The documents you are refering to are SN/BT/2117 and SN/BT 5649
In the June 2010 budget the Chancellor George Osborne announced that CPI would be used for indexation stating that CPI provided a more appropriate measure of benefit and pension recipients inflation experiences than RPI, because it excludes the majority of housing costs faced by homeowners.
It will be interesting if your MP picks this out Page 29 of SN/BT/2117
On 19th August 2008 the then Shadow Chancellor George Osborne published a document which argued that in April 2008, the Guarantee Credit was uprated at a rate which was lower than the rate of inflation actually experienced by pensioner households: "pensioner inflation is now considerably higher than CPI inflation because pensioners spend a much higher percentage of their income on high-inflation goods, like heating, light and food." (from Conservative Party, ‘An Unfair Britain: Why Labour have failed on fairness’, 19th August 2008).

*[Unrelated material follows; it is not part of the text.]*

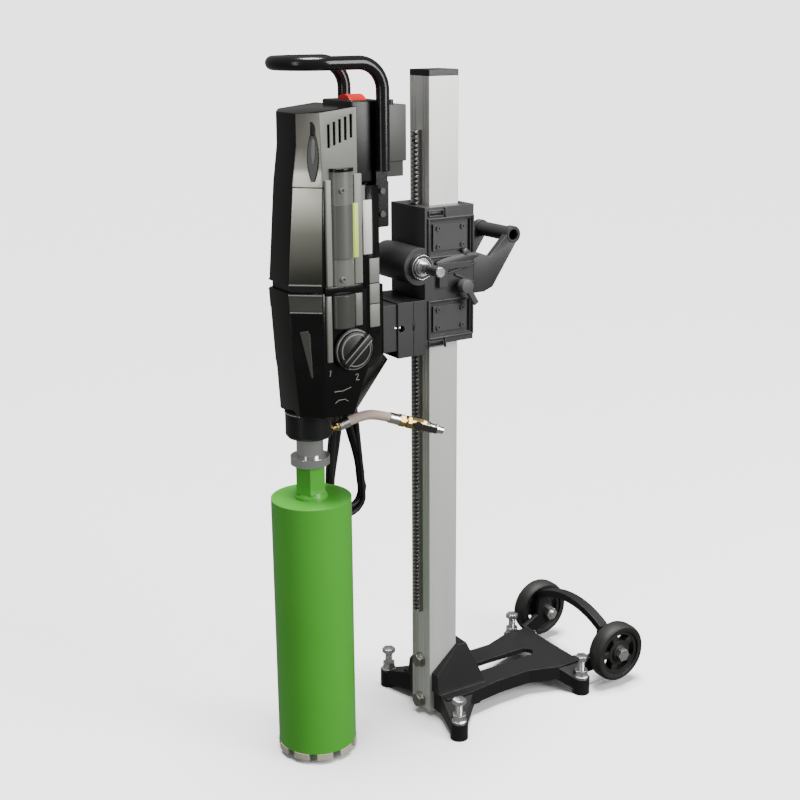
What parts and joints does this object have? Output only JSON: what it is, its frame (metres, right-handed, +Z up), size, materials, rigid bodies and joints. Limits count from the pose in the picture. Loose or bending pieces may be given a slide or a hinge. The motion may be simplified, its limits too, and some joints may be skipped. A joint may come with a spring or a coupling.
{
  "type": "core drill rig",
  "caption": "Wet core drilling rig: square column stand with cast base, wheels and rack-driven carriage, two-speed motor, tube handle, water feed and green core bit.",
  "frame": {"origin": "middle of the whole rig in plan, on the floor under the levelling bosses", "axes": "+Z up along the column, -X towards the drill bit, +X towards the wheels, +Y across"},
  "size_m": [0.6223, 0.2476, 1.0313],
  "materials": {
    "black_cast": "satin black coating on cast metal",
    "black_gloss": "gloss black",
    "black_matte": "fine grained black",
    "anodised": "silver anodised extrusion",
    "rack_steel": "oiled dark steel",
    "zinc": "bright zinc plate",
    "steel": "machined steel",
    "chrome": "polished",
    "brass": "machined brass",
    "nickel": "nickel plate",
    "green": "gloss green paint",
    "segment": "sintered diamond segment",
    "grey_plastic": "dark grey",
    "red_plastic": "red",
    "rubber": "black flexible sheath",
    "hose": "braided sleeve",
    "tyre": "moulded black wheel",
    "bronze": "copper and bronze"
  },
  "bodies": {
    "stand": {"base_casting": "black_cast", "column": "anodised", "column_cap": "black_matte", "gear_rack": "rack_steel", "rack_screws": "zinc", "column_bolts": "zinc", "leveling_locknuts": "zinc", "wheel_bracket": "black_cast", "wheel_bolts": "zinc"},
    "carriage": {"carriage_casting": "black_cast", "guide_pads": "brass", "side_plates": "black_cast", "side_plate_screws": "black_cast", "carry_arms": "black_cast", "carry_grip": "black_matte", "lock_bar": "black_cast", "mount_block": "black_cast", "mount_plate": "black_cast", "gear_housing": "black_gloss", "motor_housing": "black_gloss", "motor_cap": "black_gloss", "bearing_plate": "rack_steel", "gear_bridge": "rack_steel", "ball_bearings": "steel", "stator_core": "rack_steel", "brush_gear": "bronze", "nose_collar": "black_cast", "tube_handle": "black_cast", "handle_screws": "zinc", "handle_bracket": "black_cast", "switch_housing": "black_matte", "electronics_box": "grey_plastic", "inlet_nipple": "brass", "water_hose": "hose", "hose_ferrules": "chrome", "ball_valve": "nickel", "hose_connector": "nickel", "cord_gland": "black_matte", "mains_cord": "rubber", "cord_hank": "rubber", "mains_plug": "rubber"},
    "feed": {"feed_shaft": "steel"},
    "lock": {"lock_knob": "black_cast"},
    "selector": {"gear_selector": "black_matte"},
    "rocker": {"switch_rocker": "red_plastic"},
    "button": {"reset_button": "black_matte"},
    "valve_handle": {"valve_lever": "black_matte"},
    "countershaft_body": {"countershaft": "steel"},
    "second_gear": {"second_speed_gear": "steel"},
    "rotor": {"armature": "steel"},
    "spindle_body": {"spindle": "chrome", "first_speed_gear": "steel", "core_barrel": "green", "barrel_segments": "segment"},
    "right_wheel": {"wheel_right": "tyre"},
    "left_wheel": {"wheel_left": "tyre"},
    "screw_front_right": {"leveling_screw_front_right": "zinc"},
    "screw_front_left": {"leveling_screw_front_left": "zinc"},
    "screw_rear_right": {"leveling_screw_rear_right": "zinc"},
    "screw_rear_left": {"leveling_screw_rear_left": "zinc"}
  },
  "joints": [
    {"name": "carriage_slide", "type": "slide", "parent": "stand", "child": "carriage", "axis": [0, 0, 1], "range_m": [-0.36, 0.15]},
    {"name": "feed_turn", "type": "hinge", "parent": "carriage", "child": "feed", "pos_m": [-0.089, 0, 0.737], "axis": [0, 1, 0], "range_deg": [-1040, 440]},
    {"name": "spindle_spin", "type": "hinge", "parent": "carriage", "child": "spindle_body", "pos_m": [-0.251, 0, 0.5], "axis": [0, 0, 1], "continuous": true},
    {"name": "countershaft_spin", "type": "hinge", "parent": "carriage", "child": "countershaft_body", "pos_m": [-0.22415, 0.02398, 0.6], "axis": [0, 0, 1], "continuous": true},
    {"name": "second_gear_spin", "type": "hinge", "parent": "carriage", "child": "second_gear", "pos_m": [-0.251, 0, 0.609], "axis": [0, 0, 1], "continuous": true},
    {"name": "armature_spin", "type": "hinge", "parent": "carriage", "child": "rotor", "pos_m": [-0.225, 0, 0.8], "axis": [0, 0, 1], "continuous": true},
    {"name": "right_wheel_spin", "type": "hinge", "parent": "stand", "child": "right_wheel", "pos_m": [0.262, -0.102, 0.06], "axis": [0, 1, 0], "continuous": true},
    {"name": "left_wheel_spin", "type": "hinge", "parent": "stand", "child": "left_wheel", "pos_m": [0.262, 0.102, 0.06], "axis": [0, 1, 0], "continuous": true},
    {"name": "screw_front_right_travel", "type": "slide", "parent": "stand", "child": "screw_front_right", "axis": [0, 0, 1], "range_m": [-0.017, 0.02]},
    {"name": "screw_front_left_travel", "type": "slide", "parent": "stand", "child": "screw_front_left", "axis": [0, 0, 1], "range_m": [-0.017, 0.02]},
    {"name": "screw_rear_right_travel", "type": "slide", "parent": "stand", "child": "screw_rear_right", "axis": [0, 0, 1], "range_m": [-0.017, 0.02]},
    {"name": "screw_rear_left_travel", "type": "slide", "parent": "stand", "child": "screw_rear_left", "axis": [0, 0, 1], "range_m": [-0.017, 0.02]},
    {"name": "lock_turn", "type": "hinge", "parent": "carriage", "child": "lock", "pos_m": [-0.02, -0.054, 0.704], "axis": [0, 1, 0], "range_deg": [-180, 180]},
    {"name": "selector_turn", "type": "hinge", "parent": "carriage", "child": "selector", "pos_m": [-0.211, -0.06, 0.636], "axis": [0, -1, 0], "range_deg": [0, 90]},
    {"name": "rocker_tilt", "type": "hinge", "parent": "carriage", "child": "rocker", "pos_m": [-0.171, 0, 0.954], "axis": [1, 0, 0], "range_deg": [-8, 8]},
    {"name": "button_press", "type": "slide", "parent": "carriage", "child": "button", "axis": [0, 0, -1], "range_m": [0, 0.004], "stiffness_N_per_m": 200},
    {"name": "valve_turn", "type": "hinge", "parent": "carriage", "child": "valve_handle", "pos_m": [-0.09649, -0.04241, 0.50339], "axis": [-0.2316, -0.9728, 0], "range_deg": [-90, 0]}
  ],
  "couplings": [
    {"joint": "feed_turn", "follows": "carriage_slide", "rad_per_m": 50},
    {"joint": "countershaft_spin", "follows": "spindle_spin", "ratio": -1.5714},
    {"joint": "second_gear_spin", "follows": "spindle_spin", "ratio": 1.406},
    {"joint": "armature_spin", "follows": "spindle_spin", "ratio": 4.7143}
  ]
}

So what has changed from 2008 to 2010 where CPI is concerned, the measure of both RPI and CPI is exactly the same, but in opposition it’s wrong to use CPI but in Government it’s right to use CPI? but as far as I am aware in 2010 pensioners still spend a higher percentage of their income on high-inflation goods, like heating, light and fuel unless the now chancellor can prove differently.

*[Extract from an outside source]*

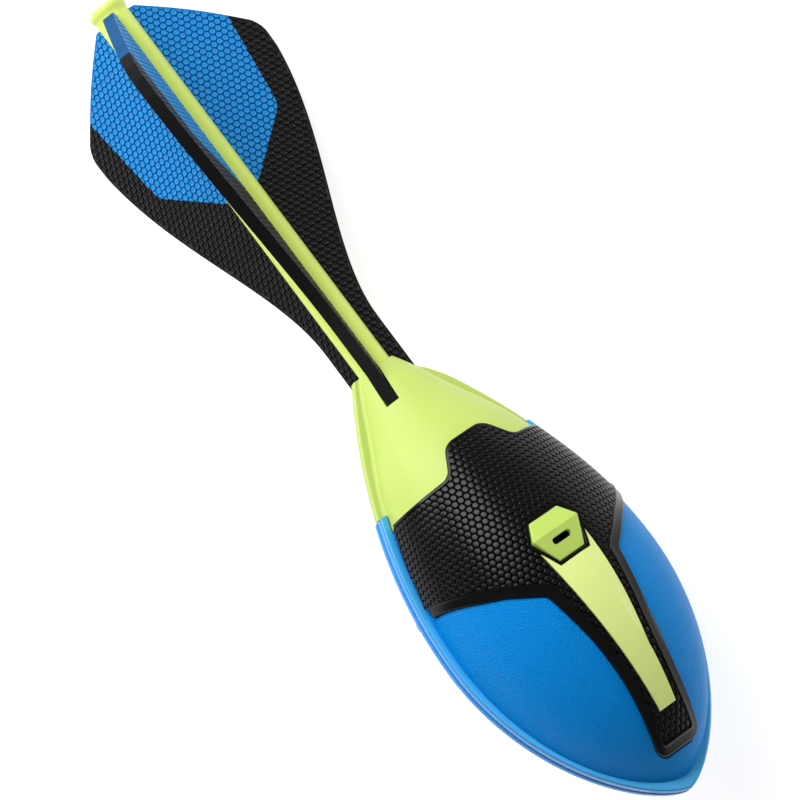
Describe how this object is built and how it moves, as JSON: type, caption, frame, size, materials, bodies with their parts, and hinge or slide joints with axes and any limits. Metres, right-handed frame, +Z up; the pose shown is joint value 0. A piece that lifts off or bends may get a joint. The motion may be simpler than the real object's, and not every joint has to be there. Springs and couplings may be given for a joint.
{
  "type": "whistling foam throwing football",
  "caption": "Foam throwing football with a teardrop head, rubber grip panels, built-in air whistles and a slim round tail that carries thin swept fins.",
  "frame": {"origin": "middle of the bounding box's bottom, on the table that the toy rests on", "axes": "+X along the toy towards the nose, +Z up with one fin standing straight up, +Y to its left"},
  "size_m": [0.324, 0.0802, 0.0822],
  "materials": {
    "blue_foam": "leather-grained skin on foam, satin",
    "lime_foam": "smooth skin on foam, satin",
    "core_foam": "matt cut foam",
    "grip_rubber": "raised dots with a smooth glossy border",
    "accent_plastic": "smooth, soft gloss",
    "whistle_plastic": "smooth, soft gloss",
    "chamber_plastic": "matt, hidden",
    "spine_plastic": "smooth, soft gloss",
    "fin_foam": "sheet foam, embossed dots, printed area at the tail"
  },
  "bodies": {
    "root": {"nose_shell_front": "blue_foam", "nose_shell_back": "blue_foam", "tail_shell_front": "lime_foam", "tail_shell_back": "lime_foam", "foam_core": "core_foam", "grip_front": "grip_rubber", "grip_back": "grip_rubber", "accent_front": "accent_plastic", "accent_back": "accent_plastic", "whistle_cap_front": "whistle_plastic", "whistle_cap_back": "whistle_plastic", "whistle_chamber_front": "chamber_plastic", "whistle_chamber_back": "chamber_plastic", "tail_spine": "spine_plastic", "tail_cap": "spine_plastic", "fin_top": "fin_foam", "fin_left": "fin_foam", "fin_right": "fin_foam"}
  },
  "joints": []
}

So yes you are right keep badgering those Tory MP's and point this out to them.
0 -
Given Vince Cable's reported "nuclear option" we need to pursuade more Lib Dem MPs to sign up for the EDM and to put pressure on their ministerial colleagues. This wrong must be put right.

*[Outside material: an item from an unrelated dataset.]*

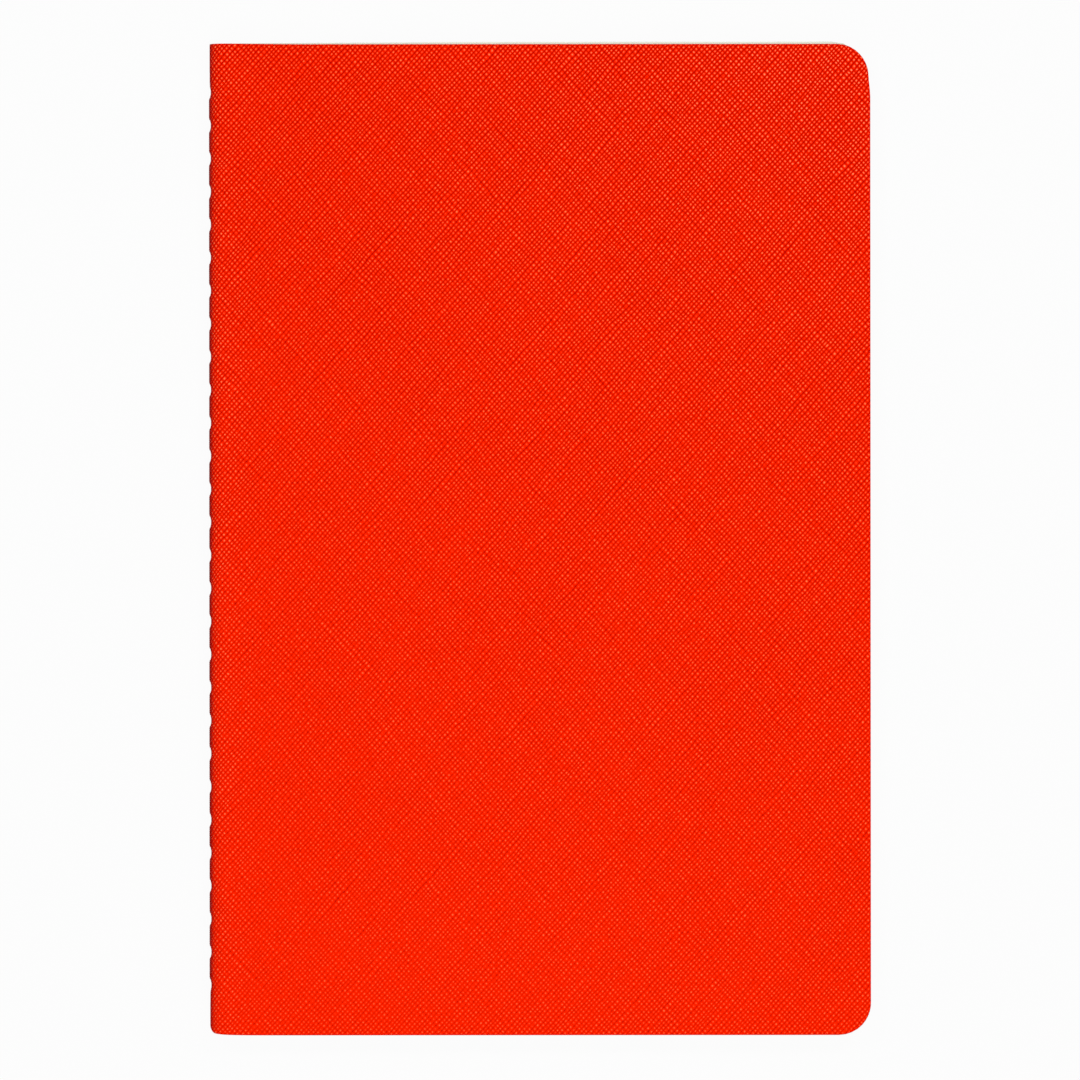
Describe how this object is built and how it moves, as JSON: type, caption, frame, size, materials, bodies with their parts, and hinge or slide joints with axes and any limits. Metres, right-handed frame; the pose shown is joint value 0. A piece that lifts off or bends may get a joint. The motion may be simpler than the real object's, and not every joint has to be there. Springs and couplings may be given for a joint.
{
  "type": "stitched notebook",
  "caption": "Slim soft-cover notebook: folded paper sheets sewn through the fold into an embossed red wrap-around cover.",
  "frame": {"origin": "middle of the notebook's bounding box, at the underside of the back cover", "axes": "+X from the spine to the fore-edge, +Y from tail to head, +Z from the back cover to the front cover"},
  "size_m": [0.14, 0.21, 0.0065],
  "materials": {
    "leatherette": "cross-hatched emboss, semi-gloss",
    "lining_paper": "matt",
    "paper": "matt",
    "thread": "twisted thread"
  },
  "bodies": {
    "back_half": {"back_cover": "leatherette", "back_lining": "lining_paper", "needle_thread": "thread", "bobbin_thread": "thread", "sheet_01_back_leaf": "paper", "sheet_02_back_leaf": "paper", "sheet_03_back_leaf": "paper", "sheet_04_back_leaf": "paper", "sheet_05_back_leaf": "paper", "sheet_06_back_leaf": "paper", "sheet_07_back_leaf": "paper", "sheet_08_back_leaf": "paper", "sheet_09_back_leaf": "paper", "sheet_10_back_leaf": "paper", "sheet_11_back_leaf": "paper", "sheet_12_back_leaf": "paper", "sheet_13_back_leaf": "paper", "sheet_14_back_leaf": "paper", "sheet_15_back_leaf": "paper", "sheet_16_back_leaf": "paper", "sheet_17_back_leaf": "paper", "sheet_18_back_leaf": "paper", "sheet_19_back_leaf": "paper", "sheet_20_back_leaf": "paper"},
    "front_spine": {"spine_front": "leatherette", "spine_lining": "lining_paper"},
    "front_panel": {"front_cover": "leatherette", "front_lining": "lining_paper"},
    "sheet_01_front": {"sheet_01_front_leaf": "paper"},
    "sheet_02_front": {"sheet_02_front_leaf": "paper"},
    "sheet_03_front": {"sheet_03_front_leaf": "paper"},
    "sheet_04_front": {"sheet_04_front_leaf": "paper"},
    "sheet_05_front": {"sheet_05_front_leaf": "paper"},
    "sheet_06_front": {"sheet_06_front_leaf": "paper"},
    "sheet_07_front": {"sheet_07_front_leaf": "paper"},
    "sheet_08_front": {"sheet_08_front_leaf": "paper"},
    "sheet_09_front": {"sheet_09_front_leaf": "paper"},
    "sheet_10_front": {"sheet_10_front_leaf": "paper"},
    "sheet_11_front": {"sheet_11_front_leaf": "paper"},
    "sheet_12_front": {"sheet_12_front_leaf": "paper"},
    "sheet_13_front": {"sheet_13_front_leaf": "paper"},
    "sheet_14_front": {"sheet_14_front_leaf": "paper"},
    "sheet_15_front": {"sheet_15_front_leaf": "paper"},
    "sheet_16_front": {"sheet_16_front_leaf": "paper"},
    "sheet_17_front": {"sheet_17_front_leaf": "paper"},
    "sheet_18_front": {"sheet_18_front_leaf": "paper"},
    "sheet_19_front": {"sheet_19_front_leaf": "paper"},
    "sheet_20_front": {"sheet_20_front_leaf": "paper"}
  },
  "joints": [
    {"name": "notebook_opens", "type": "hinge", "parent": "back_half", "child": "front_spine", "pos_m": [-0.07002, 0, 0.00324], "axis": [0, -1, 0], "range_deg": [0, 180]},
    {"name": "front_cover_opens", "type": "hinge", "parent": "front_spine", "child": "front_panel", "pos_m": [-0.06656, 0, 0.0065], "axis": [0, -1, 0], "range_deg": [0, 180]},
    {"name": "sheet_01_front_turns", "type": "hinge", "parent": "back_half", "child": "sheet_01_front", "pos_m": [-0.07002, 0, 0.00324], "axis": [0, -1, 0], "range_deg": [0, 180]},
    {"name": "sheet_02_front_turns", "type": "hinge", "parent": "back_half", "child": "sheet_02_front", "pos_m": [-0.07002, 0, 0.00324], "axis": [0, -1, 0], "range_deg": [0, 180]},
    {"name": "sheet_03_front_turns", "type": "hinge", "parent": "back_half", "child": "sheet_03_front", "pos_m": [-0.07002, 0, 0.00324], "axis": [0, -1, 0], "range_deg": [0, 180]},
    {"name": "sheet_04_front_turns", "type": "hinge", "parent": "back_half", "child": "sheet_04_front", "pos_m": [-0.07002, 0, 0.00324], "axis": [0, -1, 0], "range_deg": [0, 180]},
    {"name": "sheet_05_front_turns", "type": "hinge", "parent": "back_half", "child": "sheet_05_front", "pos_m": [-0.07002, 0, 0.00324], "axis": [0, -1, 0], "range_deg": [0, 180]},
    {"name": "sheet_06_front_turns", "type": "hinge", "parent": "back_half", "child": "sheet_06_front", "pos_m": [-0.07002, 0, 0.00324], "axis": [0, -1, 0], "range_deg": [0, 180]},
    {"name": "sheet_07_front_turns", "type": "hinge", "parent": "back_half", "child": "sheet_07_front", "pos_m": [-0.07002, 0, 0.00324], "axis": [0, -1, 0], "range_deg": [0, 180]},
    {"name": "sheet_08_front_turns", "type": "hinge", "parent": "back_half", "child": "sheet_08_front", "pos_m": [-0.07002, 0, 0.00324], "axis": [0, -1, 0], "range_deg": [0, 180]},
    {"name": "sheet_09_front_turns", "type": "hinge", "parent": "back_half", "child": "sheet_09_front", "pos_m": [-0.07002, 0, 0.00324], "axis": [0, -1, 0], "range_deg": [0, 180]},
    {"name": "sheet_10_front_turns", "type": "hinge", "parent": "back_half", "child": "sheet_10_front", "pos_m": [-0.07002, 0, 0.00324], "axis": [0, -1, 0], "range_deg": [0, 180]},
    {"name": "sheet_11_front_turns", "type": "hinge", "parent": "back_half", "child": "sheet_11_front", "pos_m": [-0.07002, 0, 0.00324], "axis": [0, -1, 0], "range_deg": [0, 180]},
    {"name": "sheet_12_front_turns", "type": "hinge", "parent": "back_half", "child": "sheet_12_front", "pos_m": [-0.07002, 0, 0.00324], "axis": [0, -1, 0], "range_deg": [0, 180]},
    {"name": "sheet_13_front_turns", "type": "hinge", "parent": "back_half", "child": "sheet_13_front", "pos_m": [-0.07002, 0, 0.00324], "axis": [0, -1, 0], "range_deg": [0, 180]},
    {"name": "sheet_14_front_turns", "type": "hinge", "parent": "back_half", "child": "sheet_14_front", "pos_m": [-0.07002, 0, 0.00324], "axis": [0, -1, 0], "range_deg": [0, 180]},
    {"name": "sheet_15_front_turns", "type": "hinge", "parent": "back_half", "child": "sheet_15_front", "pos_m": [-0.07002, 0, 0.00324], "axis": [0, -1, 0], "range_deg": [0, 180]},
    {"name": "sheet_16_front_turns", "type": "hinge", "parent": "back_half", "child": "sheet_16_front", "pos_m": [-0.07002, 0, 0.00324], "axis": [0, -1, 0], "range_deg": [0, 180]},
    {"name": "sheet_17_front_turns", "type": "hinge", "parent": "back_half", "child": "sheet_17_front", "pos_m": [-0.07002, 0, 0.00324], "axis": [0, -1, 0], "range_deg": [0, 180]},
    {"name": "sheet_18_front_turns", "type": "hinge", "parent": "back_half", "child": "sheet_18_front", "pos_m": [-0.07002, 0, 0.00324], "axis": [0, -1, 0], "range_deg": [0, 180]},
    {"name": "sheet_19_front_turns", "type": "hinge", "parent": "back_half", "child": "sheet_19_front", "pos_m": [-0.07002, 0, 0.00324], "axis": [0, -1, 0], "range_deg": [0, 180]},
    {"name": "sheet_20_front_turns", "type": "hinge", "parent": "back_half", "child": "sheet_20_front", "pos_m": [-0.07002, 0, 0.00324], "axis": [0, -1, 0], "range_deg": [0, 180]}
  ],
  "couplings": [
    {"joint": "sheet_01_front_turns", "follows": "notebook_opens", "ratio": 0.9997},
    {"joint": "sheet_02_front_turns", "follows": "notebook_opens", "ratio": 0.9991},
    {"joint": "sheet_03_front_turns", "follows": "notebook_opens", "ratio": 0.9983},
    {"joint": "sheet_04_front_turns", "follows": "notebook_opens", "ratio": 0.9973},
    {"joint": "sheet_05_front_turns", "follows": "notebook_opens", "ratio": 0.9962},
    {"joint": "sheet_06_front_turns", "follows": "notebook_opens", "ratio": 0.9949},
    {"joint": "sheet_07_front_turns", "follows": "notebook_opens", "ratio": 0.9935},
    {"joint": "sheet_08_front_turns", "follows": "notebook_opens", "ratio": 0.9919},
    {"joint": "sheet_09_front_turns", "follows": "notebook_opens", "ratio": 0.9902},
    {"joint": "sheet_10_front_turns", "follows": "notebook_opens", "ratio": 0.9885},
    {"joint": "sheet_11_front_turns", "follows": "notebook_opens", "ratio": 0.9866},
    {"joint": "sheet_12_front_turns", "follows": "notebook_opens", "ratio": 0.9845},
    {"joint": "sheet_13_front_turns", "follows": "notebook_opens", "ratio": 0.9824},
    {"joint": "sheet_14_front_turns", "follows": "notebook_opens", "ratio": 0.9802},
    {"joint": "sheet_15_front_turns", "follows": "notebook_opens", "ratio": 0.9779},
    {"joint": "sheet_16_front_turns", "follows": "notebook_opens", "ratio": 0.9755},
    {"joint": "sheet_17_front_turns", "follows": "notebook_opens", "ratio": 0.973},
    {"joint": "sheet_18_front_turns", "follows": "notebook_opens", "ratio": 0.9704},
    {"joint": "sheet_19_front_turns", "follows": "notebook_opens", "ratio": 0.9678},
    {"joint": "sheet_20_front_turns", "follows": "notebook_opens", "ratio": 0.965}
  ]
}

My labour MP is very supportive and has signed up to the EDM.
I will now write to Nick Clegg reminding him of Steve Webb's assurances in respect of Public Sector Pensions before the General election; "a pension promise made is a pension promise kept. Therefore, we would not make any changes to pension rights that have been bult up. I have confimed that I regard index-linked rights as protected."
I wrote to Steve Webb on 20 July 2010 about this and did not get a reply. Very poor.
Come on. Keep up the pressure!!!:mad:0 -
Well,
I've received a copy of the briefing from Damian Green''s secretary. There are lots of words from the Pensions Minister but one key statement from the UK Statistics Authority. My reply to Mr Geen is as follows;
"It is a very wordy document that appears to contain only one reference to a professional body. The text on page three of the briefing being;
On 6 October 2010, the UK Statistics Authority9 replied, saying the CPI should become the primary measure of consumer price inflation, once the inclusion in the index of owner occupiers‟ housing costs had been achieved:
We continue to regard both the Consumer Prices Index (CPI) and the Retail Prices Index (RPI) as important measures of consumer price inflation. We believe that the CPI should become the primary measure of consumer price inflation but only when the inclusion in the index of owner occupiers' housing costs has been achieved. We note that the ONS has an active research and development programme for the CPI and the RPI, and are preparing for wider user engagement on a forward work programme, starting this autumn.10
From this it would appear that the Government’s own advisors are stating that CPI is not currently fit for purpose and, by default, support the early day motion. On that basis I would urge Mr Green to consider supporting the early day motion based on the advice of the Governments own advisors."0 -
Thanks Goldwing1
I will use this in my letter to Nick Clegg. Let's see if I get a reply.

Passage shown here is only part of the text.